Pareto-based grouping meta-heuristic algorithm for humanitarian relief logistics with multistate network reliability

Abstract

This article considers a biobjective location-routing problem to deliver relief resources to the victims affected by a disaster under uncertainty in demand, transportation infrastructure, and travel time. Since transportation networks are exposed to a considerable level of uncertainty, choosing the reliable path for relief goods to be transmitted to the affected areas ensures the arrival of these supplies. For the first time, route reliability is calculated based on the multistate theory, and the universal generating function technique is used for network reliability assessment.
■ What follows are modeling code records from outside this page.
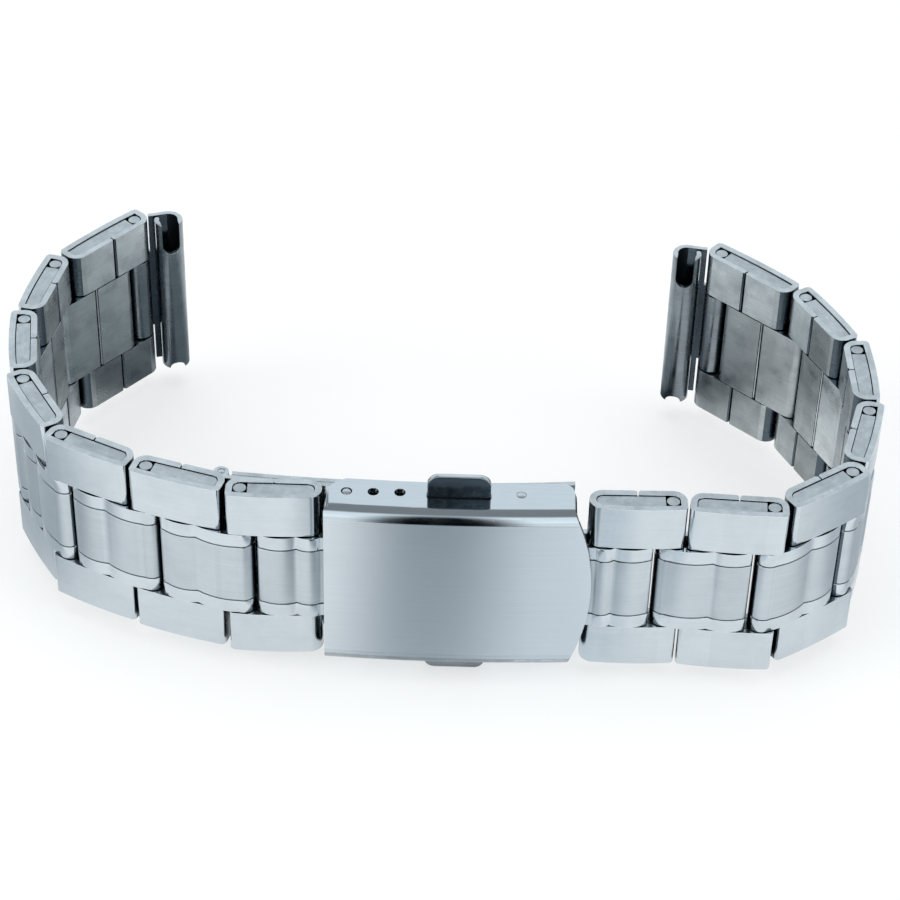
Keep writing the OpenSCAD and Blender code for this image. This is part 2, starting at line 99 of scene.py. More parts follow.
# An edge sharper than the first of these is rounded, and than the second it is a crease. A
# corner belongs to a curved shell where its face is within the third of the shell.
SHARP_ANGLE = math.radians(35)
CREASE_ANGLE = math.radians(48)
SHELL_ANGLE = math.radians(38)
ROUNDING_FACES = 2
# A face looks mostly, or squarely, one way when its normal has this much of that direction.
MOSTLY = 0.7
SQUARELY = 0.9

# Tarnish lies in clouds of this size. Noise from the first to the second value of a pair
# takes a finish from none of its tarnish or scratches, or from its smoothest, to the most.
TARNISH_TONE = "#565C5E"
TARNISH_MM = 3.5
TARNISH_NOISE = (0.45, 0.75)
SMUDGE_NOISE = (0.3, 0.7)
SCRATCH_NOISE = (0.64, 0.72)
# Stray scratches lean this far from the grain, in radians. Their scale is in 1/mm.
SCRATCH_LEAN = 0.11
SCRATCH_SCALE = (0.11, 7.0, 1)
# Painted shade in crevices, this far in: all at the first share of open sky, none at the second.
CREVICE_SHADE_TONE = "#12181D"
CREVICE_SHADE_REACH = 0.9 * MM
CREVICE_SHADE_SKY = (0.12, 0.62)
# The grain spreads a light across itself: a quarter turn from the map's tangent.
QUARTER_TURN = 0.25

WHITE = "#FFFFFF"


class Half(Enum):
    """The two halves of the band, named for the side of the clasp that they leave from."""

    LEFT = "left"
    RIGHT = "right"


class Slot(Enum):
    """The record's material slots."""

    BRUSHED = "brushed_steel"
    POLISHED = "polished_steel"
    INNER = "inner_steel"


def linear(hex_colour: str) -> tuple[float, float, float, float]:
    """Turns an sRGB hex colour into linear light.

    Args:
        hex_colour: six hex digits after a hash.

    Returns:
        Red, green, blue and a full alpha.
    """
    channels = [int(hex_colour[i : i + 2], 16) / 255 for i in (1, 3, 5)]
    red, green, blue = (
        c / 12.92 if c <= 0.04045 else ((c + 0.055) / 1.055) ** 2.4 for c in channels
    )
    return red, green, blue, 1.0


def add_node(
    tree: bpy.types.NodeTree,
    kind: str,
    inputs: dict[int | str, Any] | None = None,
    **settings: Any,
) -> bpy.types.Node:
    """Adds one node with its settings, values and links.

    Args:
        tree: the node tree that gets it.
        kind: the node's type.
        inputs: a value, or another node's output socket, for each input by name or number.
        **settings: the node's own properties.

    Returns:
        The new node.
    """
    node = tree.nodes.new(kind)
    for name, value in settings.items():
        setattr(node, name, value)
    for name, value in (inputs or {}).items():
        if isinstance(value, bpy.types.NodeSocket):
            tree.links.new(value, node.inputs[name])
        else:
            node.inputs[name].default_value = value
    return node


def blank_material(name: str) -> bpy.types.Material:
    """Makes a material with an empty node tree.

    Args:
        name: the material's name.

    Returns:
        The new material.
    """
    made = bpy.data.materials.new(name)
    made.use_nodes = True
    made.node_tree.nodes.clear()
    return made


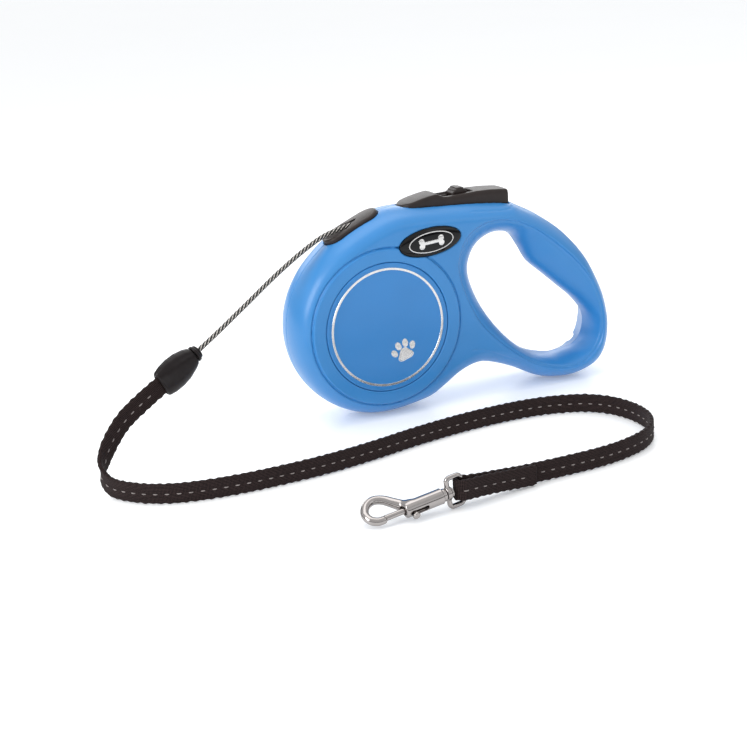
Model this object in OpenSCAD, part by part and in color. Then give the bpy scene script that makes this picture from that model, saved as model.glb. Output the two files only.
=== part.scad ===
// Retractable cord leash: a round reel casing with a loop grip, a taut cord with a stop plug,
// a stitched webbing strap and a swivel bolt snap. Millimetres, +Z up.
// X runs from the reel to the grip, Y is the thickness, and the casing stands on Z = 0.

/* [Casing] */
// Radius of the round reel drum
drum_r = 42; // [41.5:0.1:42.5]
// Thickness over the two disc faces
drum_t = 31; // [31:0.2:32]
// Thickness of the grip loop and the top of the casing
grip_t = 30; // [29.6:0.1:30]
// Distance from the middle of the casing back to the drum axis
axis_back = 39; // [38.8:0.1:39.2]
// Wall thickness of the two shells
wall = 2.2; // [2:0.1:2.4]

/* [Reel] */
// Radius of the ratchet wheel over the teeth
ratchet_r = 38.2; // [37:0.1:38.4]
// Number of ratchet teeth
ratchet_teeth = 24; // [12:1:36]
// Radius of the hub that the cord winds on
hub_r = 12; // [10:0.5:14]
// Radius of the steel axle
axle_r = 4; // [3.5:0.1:4.5]
// Radius of the wound cord
winding_r = 33.5; // [30:0.5:34]
// Number of turns in the return spring
spring_turns = 8; // [6:1:9]

/* [Brake] */
// Length of the brake button
button_l = 52.6; // [52:0.2:53]
// Width of the brake button
button_w = 13; // [12:0.2:13.2]
// Travel of the brake button
button_travel = 3; // [2:0.5:3]

/* [Leash] */
// Diameter of the braided cord
cord_d = 2.6; // [2.4:0.1:2.8]
// Width of the webbing strap
strap_w = 8.5; // [8:0.1:8.6]
// Thickness of the webbing strap
strap_t = 2; // [1.8:0.1:2.2]
// Length of the stop plug along the cord
plug_l = 20; // [18:0.5:21]

/* [Snap hook] */
// Radius of the barrel of the bolt snap
barrel_r = 3.1; // [3:0.1:3.3]
// Radius of the bolt that slides in the barrel
bolt_r = 1.75; // [1.6:0.05:1.8]
// Radius of the hook's curved bar
hook_bar_r = 1.7; // [1.5:0.1:1.8]

/* [Hidden] */

round_fn = 96;
small_fn = 32;
drum_x = -axis_back;
drum_z = drum_r;
half_t = drum_t / 2;
half_g = grip_t / 2;
run_gap = 0.06;
middle_shift = 1.6;
gap = 0.35;

// Rounding of the casing's edge: each layer's depths and how far it is set in
edge_r = 7;
casing_steps = [[0, 7, 0], [7, 11, 1.2], [11, 13.4, 2.6], [13.4, half_g, 5]];
// Layers of the finger hole: depths and share of the way from the hole to the rim
hole_steps = [[-1, 5, 0], [5, 9, 0.15], [9, 12, 0.5], [12, half_g + 1, 0.95]];

// Outline of the grip and the casing's top, from the underside of the drum round the grip to the
// nozzle, then closed inside the drum
casing_points = [[-33, 1.2], [-18.5, 2.8], [-10, 7], [-1.6, 12.2], [7, 14.9], [15, 13.9],
                 [27.5, 9.2], [40, 2.8], [51, 0.6], [60.5, 1.1], [70, 4.8], [75.6, 12],
                 [77.8, 23], [76.6, 34], [73.2, 44.6], [65.9, 58.6], [55, 71], [43, 80], [34, 85],
                 [26, 88.6], [10, 90.6], [-6, 91.6], [-24, 92.4], [-35, 91.4], [-47, 87.2],
                 [-59, 80.6], [-67, 73.2], [-72.6, 65.5], [-75, 56], [-72, 45], [-64, 34],
                 [-56, 24], [-50, 14], [-44, 5]];

// The finger hole where it is narrowest, in the middle plane; it runs clockwise, so that an inset
// of it moves outward
hole_points = [[6, 57], [7.5, 66], [12.5, 72], [20, 74.8], [28.5, 73], [33.3, 66.5],
               [38, 58.5], [46, 51.2], [54, 44], [62, 36.5], [67.5, 28], [65.8, 17.5],
               [57, 12.8], [46, 12.8], [33, 17.5], [21.5, 28], [11.5, 42.5]];
// The same points where the hole opens out at the faces
rim_points = [[-1.2, 60], [0.3, 71], [5, 77.3], [14, 80.8], [25, 79.7], [33.5, 76],
              [41.5, 70.5], [49.6, 63.6], [57.5, 55.8], [65.5, 44.5], [70, 31], [68.3, 17.5],
              [58.5, 9.2], [46, 9.4], [33, 14.6], [18.5, 25.6], [6.3, 40]];
curve_steps = 3;

// Bosses for the four casing screws, as X and Z
screw_points = [[-31, 86], [-1, 18.5], [69.6, 11.8], [34, 80.6]];
screw_head_y = 7;
screw_reach = 9;
screw_r = 1.3;
screw_head_r = 2.5;

// Round face panel let into each side, and the oval badge above it
disc_r = 29;
disc_t = 1.1;
badge_pos = [-16.5, 77.3];
badge_turn = 5;
badge_l = 29.8;
badge_w = 12.4;
badge_y0 = 14.2;
badge_y1 = 16.4;

// Cord guide: its middle on the top of the casing, its lean and its size
guide_pos = [-48.2, 0, 86.65];
guide_lean = 24;
guide_l = 27.6;
guide_w = 12.6;
guide_depth = 5;
guide_rise = 1.2;
guide_bore_r = 1.7;
cord_exit = [-48, 0, 86.4];
exit_dip = 10;
scoop_r = 7;
scoop_rise = 5;
// Inner run of the cord, from the guide over the top of the reel
lead_in_route = [[-47.6, 0, 86.5], [-44, 0, 86.9], [-41, -0.3, 85.2], [-36.5, -1.2, 81.9],
                 [-29, -3.6, 77.2], [-21.8, -5.5, 72.7]];

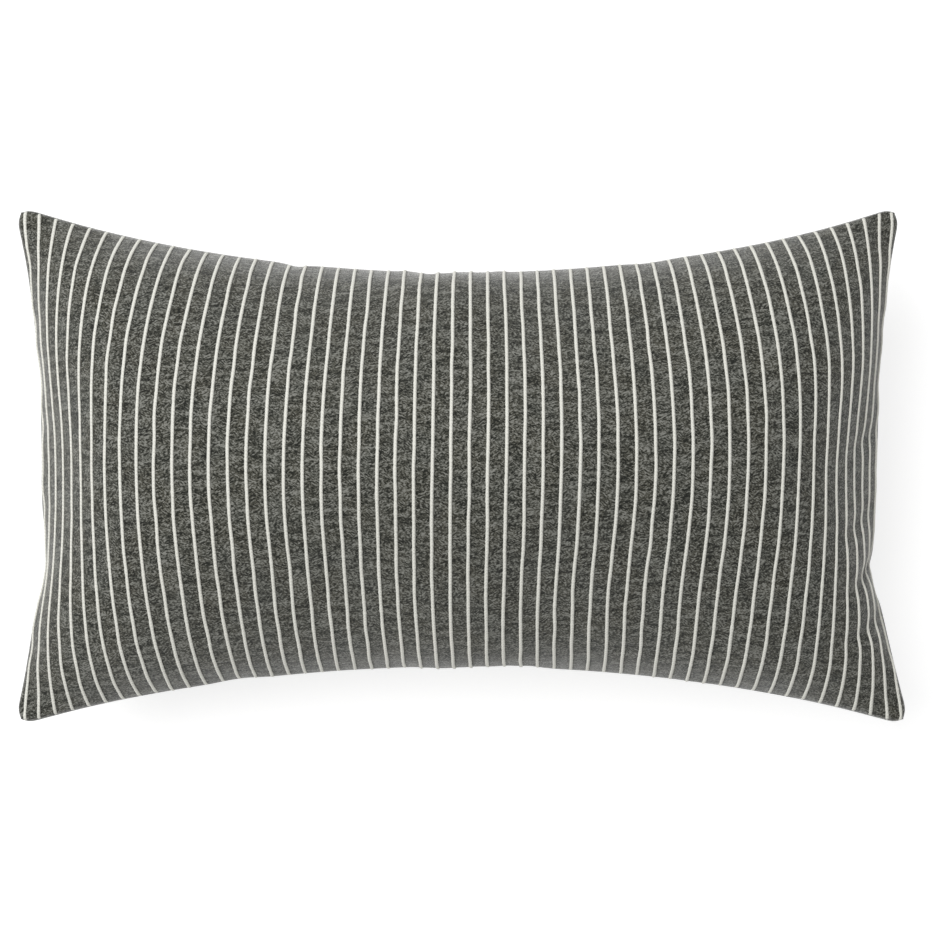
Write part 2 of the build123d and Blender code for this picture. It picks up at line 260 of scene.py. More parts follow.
for step in range(1, CLOTH_FRAMES + 1):
    bpy.context.scene.frame_set(step)
bpy.data.objects.remove(rest_plane)

swollen = bag.evaluated_get(bpy.context.evaluated_depsgraph_get()).data
points = np.empty(len(swollen.vertices) * 3)
swollen.vertices.foreach_get("co", points)
front_form, back_form = points.reshape(2, ROWS + 1, COLUMNS + 1, 3)
bpy.data.objects.remove(bag)

FRONT_RISE = 0.088
BACK_DROP = 0.0865
SMOOTH_PASSES = 10
END_SLACK = 0.06


def settled(form, side, reach):
    """Evens a simulated panel out: both its ends and both its long sides swell alike, to one height, with
    no small creases and no dip in the middle. The seams stay put."""
    x, y = seam_patch(across_grid, up_grid, lapped=side < 0)
    flat = np.stack([x, y, np.full_like(x, SEAM_LEVEL)], axis=-1)
    swell = form - flat
    swell = (swell + swell[:, ::-1] * (-1, 1, 1)) / 2
    swell = (swell + swell[::-1] * (1, -1, 1)) / 2
    even = flat + swell
    rise = np.abs(swell[..., 2])
    from_left = np.maximum.accumulate(rise, axis=1)
    from_right = np.maximum.accumulate(rise[:, ::-1], axis=1)[:, ::-1]
    rise = np.minimum(from_left, from_right) * (1 - END_SLACK * across_grid**2)
    even[..., 2] = SEAM_LEVEL + side * rise
    for _ in range(SMOOTH_PASSES):
        blended = even.copy()
        blended[1:-1, 1:-1] += even[:-2, 1:-1] + even[2:, 1:-1] + even[1:-1, :-2] + even[1:-1, 2:]
        blended[1:-1, 1:-1] /= 5
        even = blended
    height = even[..., 2] - SEAM_LEVEL
    even[..., 2] = SEAM_LEVEL + height * reach / np.abs(height).max()
    return even


front_form = settled(front_form, 1, FRONT_RISE)
back_form = settled(back_form, -1, BACK_DROP)

# ---- Cover panels: heathered charcoal cloth ----
# Each panel is one piece of thick soft woven cloth, cut 24 by 14 inches plus allowances. Its edges
# are turned in at the seams, which stand up stiffly and gather the cloth a little beside them.
CLOTH_THICKNESS = 0.001
SEAM_STEPS = (0.0, 0.0007, 0.0016, 0.0028, 0.0044, 0.0064, 0.0088)
CELLS_LONG = 210
CELLS_SHORT = 112
SEAM_HALF_GAP = 0.00012
SEAM_LIFT = {"front": 0.0026, "lap": 0.0046, "back": 0.0022}
SEAM_LIFT_REACH = 0.0014
GATHER_DEPTH = 0.0011
GATHER_REACH = 0.012
GATHER_LENGTH = 0.013
LUMP_DEPTH = 0.0009
LUMP_SIZE = 0.06
LOWEST = 0.0014
TURN_IN = 0.010
TURN_STEP = 0.0011
TURN_DROP = 0.0006
LAP_LEVEL = 0.0025
ZIP_REACH = 0.75
PATTERN_SHIFT = {1: (0.0, 0.0), -1: (0.043, 0.019)}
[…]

The problem is formulated as a multiperiod robust biobjective mixed-integer programming model. Two objective functions are considered: (a) decreasing the sum of arrival times of relief vehicles at the demand nodes for delivering aids to the affected areas, and (b) increasing the minimum route reliability for all the serving vehicles. A novel multiobjective grouping algorithm is proposed to obtain the Pareto-optimal solutions of the problem. Then, its performance is compared with two other multiobjective grouping algorithms. To evaluate the solution method, the algorithms are implemented on various test problems and compared statistically. A case study is presented to illustrate the potential applicability of our model. Additionally, to determine the effect of the changes in the main parameters of the problem on the value of objective functions, the sensitivity analyses are performed and the managerial insights are given.